For Fikadu, a 27-year-old man from Wollega in western Ethiopia, the strain of life in the city is similar, yet different. Unlike for young women like Tizita, whose income-earning activities are overwhelmingly limited to domestic work, petty street work, commercial sex work and begging, the fractions of the informal economy available to migrant men are slightly wider. Nevertheless, this is not to say that times have not been hard. Having previously worked as a street vendor selling second-hand clothes, Fikadu has had to downscale his work and is struggling to meet the rising costs of food, rent, sending money to his family of origin, and realising his plans for the future:  

Our supplies disappeared and when they were back, the price went up by more than double. That was the end of it. Now I pay for my life here by selling socks, but I don’t let that dismay me. I remain focused on my plans of transforming my life here, and once things improve I will start saving for my own metalwork shop.” 

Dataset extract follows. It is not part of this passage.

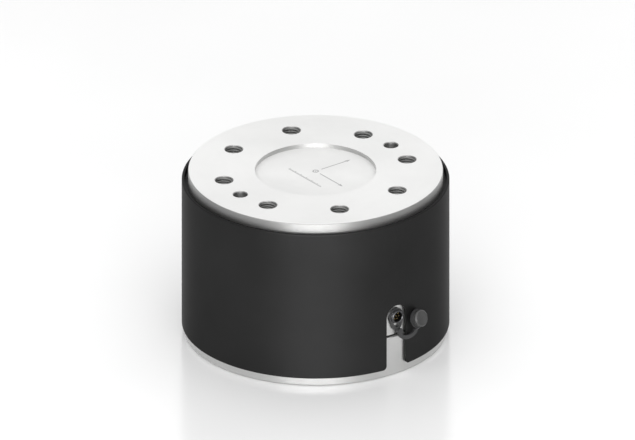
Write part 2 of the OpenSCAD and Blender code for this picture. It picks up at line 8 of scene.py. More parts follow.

The testimonies of Tizita and Fikadu form part of a longitudinal qualitative research project that maps the livelihood strategies of a sample of migrant youth in Addis Ababa at two points in time between 2018 and 2022. Drawing on these findings, this blog outlines some of the ways in which rural-urban migrant youth between the ages of 15-27 experience and counteract pressure. Through an exploration of migrants’ everyday strategies of navigating the city, findings presented here show how dealing with the intricacies of urban life relates intimately to the lives rural youth left behind and the imaginary futures they aspire towards, the ways in which youth relate to the social and economic responsibilities they carry, and the manner in which subjective pressure experienced by women and men has a compounding effect that further exacerbates the challenges migrant youth face.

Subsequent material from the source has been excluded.